Newmont surged 4.59% to $114.01 after posting Q1 2026 EPS of $2.90 versus $2.18 expected and revenue of $7.31 billion versus $6.53 billion, alongside record quarterly free cash flow of $3.1 billion. The company reaffirmed 2026 production guidance at 5.3 million ounces and authorized another $6 billion share repurchase, reinforcing a strong capital-return story. Shares are also supported by record gold prices and a broader risk-on market backdrop, though insider selling and a Form 144 filing are a modest offset.

Analysis

NEM’s move is less about a single earnings beat and more about the market re-rating the quality of its cash flow: the combination of record FCF and a fresh buyback authorization creates a near-term floor for the equity that peers without comparable capital-return capacity don’t have.
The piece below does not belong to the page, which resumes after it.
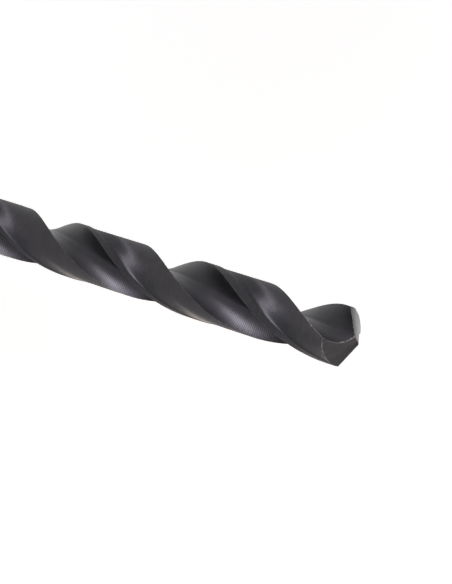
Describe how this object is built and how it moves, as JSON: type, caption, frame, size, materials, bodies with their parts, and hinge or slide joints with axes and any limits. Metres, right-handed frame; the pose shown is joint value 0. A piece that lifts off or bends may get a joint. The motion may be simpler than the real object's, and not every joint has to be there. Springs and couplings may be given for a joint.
{
  "type": "twist drill bit",
  "caption": "Right-hand twist drill bit with helical flutes, narrow margins, a conical ground point and a plain round shank for a chuck.",
  "frame": {"origin": "centre of the flat shank end", "axes": "+Z along the drill axis from the shank end to the point; +X toward the outer corner of one lip at the height of the lip corners"},
  "size_m": [0.006, 0.006, 0.093],
  "materials": {
    "drill": "black oxide, fine ground and milled marks"
  },
  "bodies": {
    "root": {"drill": "drill"}
  },
  "joints": []
}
In a gold tape that is being supported by geopolitics and then partially normalized by peace expectations, miners with the cleanest self-funding profile should continue to outperform lower-quality levered names because investors can own the commodity exposure without paying for balance-sheet fragility. The second-order effect is that NEM becomes the “best house in a good neighborhood” trade, which can pull passive and factor flows away from the rest of precious-metals complex. That is constructive for the whole group in the next few weeks, but it also means relative underperformers with weaker reserve replacement or less visible capital returns could lag even if bullion stays firm. The insider sale is not a primary signal here, but it does matter because a stock trading off momentum and buyback optics is more vulnerable to any pause in gold or disappointment on execution. The key risk is that the current setup is heavily dependent on a dual tailwind: sustained bullion strength plus confidence that management can keep converting price into free cash flow at this rate. If gold retraces meaningfully over the next 1-3 months, the multiple expansion can unwind faster than the underlying earnings estimate changes, especially after a sharp move. Longer term, the market may also be extrapolating peak-margin conditions into a commodity business that is still exposed to reserve quality, sustaining cost inflation, and political risk in key jurisdictions. Consensus likely underestimates how much buybacks matter in a capital-intensive miner when the share count is the main lever on per-share growth. The move may be directionally right but somewhat overextended tactically: the better opportunity may be to own NEM versus weaker gold miners rather than chase it outright after a strong run. If gold stabilizes rather than spikes, NEM can keep grinding higher while the rest of the complex mean-reverts lower.